Generally, a Tennessee chartered bank can only lend up to fifteen percent (15%) of its Tier One Capital to any one borrower under T.C.A. Section 45-2-1102. However, a Tennessee chartered bank can lend up to twenty-five percent (25%) of its Tier One Capital to any one borrower with the prior written approval of the board of directors or the finance committee. Under certain circumstances, state-chartered banks have requested permission to use the wild-card (T.C.A. Section 45-2-601) to calculate their legal lending limit based upon their Tier One Capital, Tier Two Capital and the ineligible portion of its Allowance for Loan and Lease Losses pursuant to the Office of the Comptroller of the Currency’s definition of capital contained in 12 C.F.R. Section 32.2(b). However, when using the wild-card, a bank is also subject to all of the other restrictions imposed upon a national bank. Pursuant to 12 C.F.R. Section 32.3(a) a national bank’s legal lending limit is fifteen percent (15%) of its capital with an additional ten percent (10%) available only if the additional ten percent (10%) is secured by readily marketable security as defined by 12 C.F.R. Section 32.2(n). Therefore, a state-chartered bank could only include Tier Two Capital and the ineligible portion of its Allowance for Loan and Lease Losses to determine its legal lending limit if it was willing to abide by the fifteen percent (15%) legal lending limit or twenty-five percent (25%) if the additional ten percent (10%) was secured by readily marketable security.
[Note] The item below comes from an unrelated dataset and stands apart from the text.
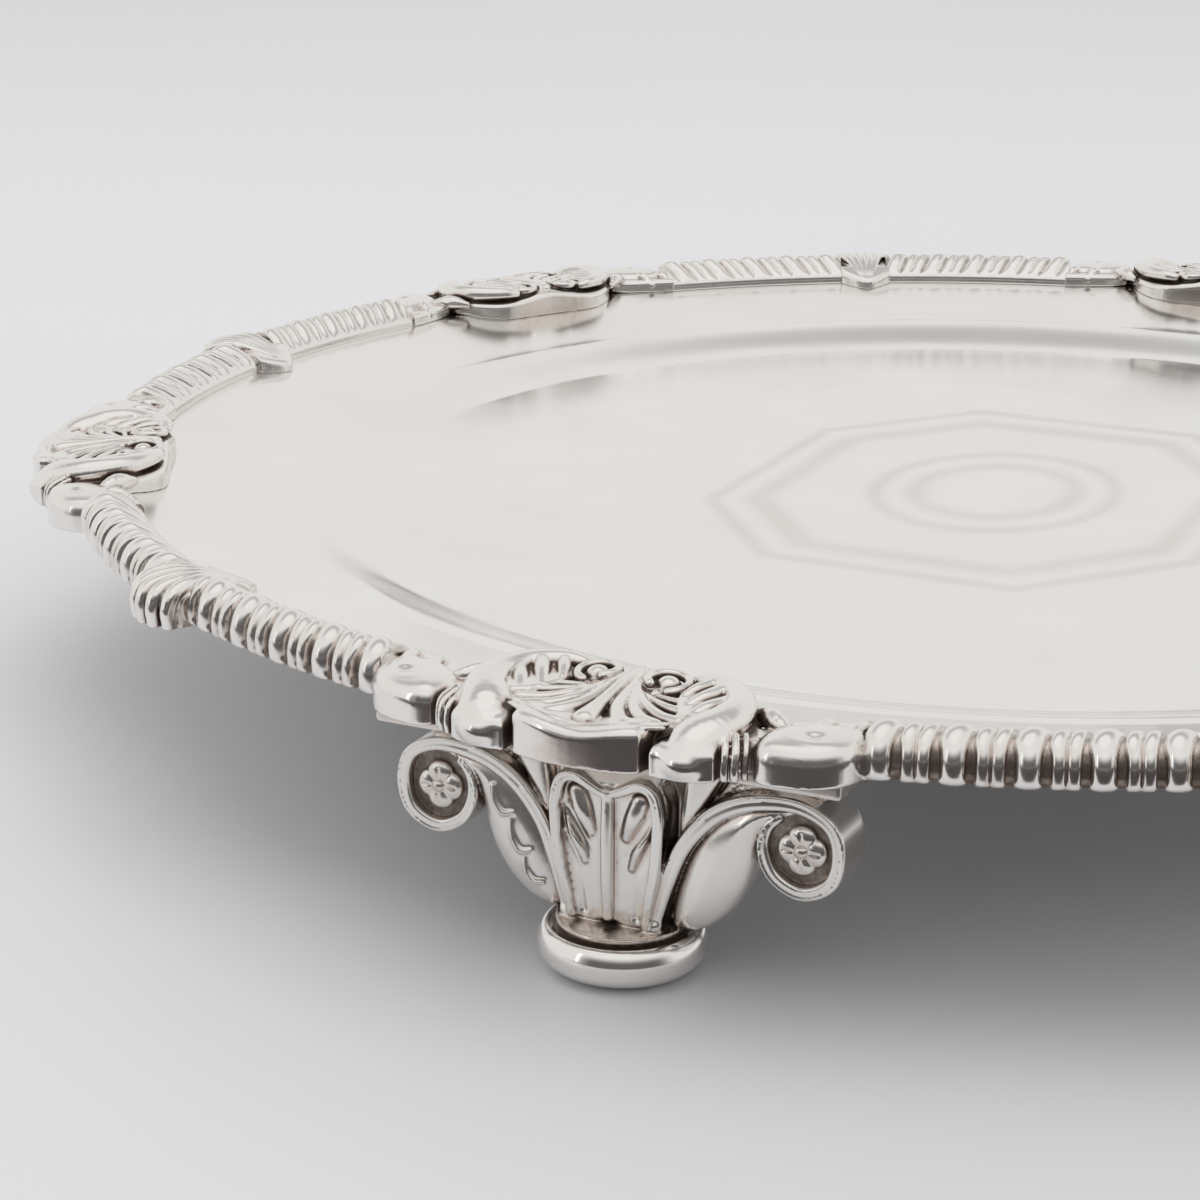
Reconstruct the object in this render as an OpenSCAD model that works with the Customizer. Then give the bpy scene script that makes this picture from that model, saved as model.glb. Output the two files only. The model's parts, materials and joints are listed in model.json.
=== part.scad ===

A loan or group of loans that are within the legal lending limit of a state bank at the time the loan or loans are made shall be valid for legal lending limit purposes until maturity, as stated in the original contract regardless of fluctuations in the bank’s legal lending limit. For purposes of this Bulletin only, a renewal or extension of a loan is not considered to be a “loan” as that term is used in T.C.A. Section 45-2-1102(a). The definition of a “loan” under other statutes may include a renewal or extension of a loan. For instance, an “extension of credit” for purposes of Regulation O governing loans to executive officers, directors and principal shareholders may include the renewal or extension of a loan. Therefore, if a bank’s legal lending limit is reduced due to fluctuations in its capital base, a loan or group of loans to a borrower or borrowers that were within the bank’s legal lending limit at the time they were made can be renewed or extended without creating a legal lending limit violation so long as: no new borrower replaces the original borrower; no additional funds are advanced; the credit analysis and documentation on file at the bank at the time of the renewal or extension substantiate that the renewal or extension is consistent with safe and sound banking practices; the renewal or extension of each such loan has received the prior approval of the bank’s Board of Directors, and; the bank, has provided prior written notice to the Department of Financial Institutions that it intends to enage in the practice of renewing or extending certain loans after a fluctuation in its capital base that has resulted in a reduction of its legal lending limit.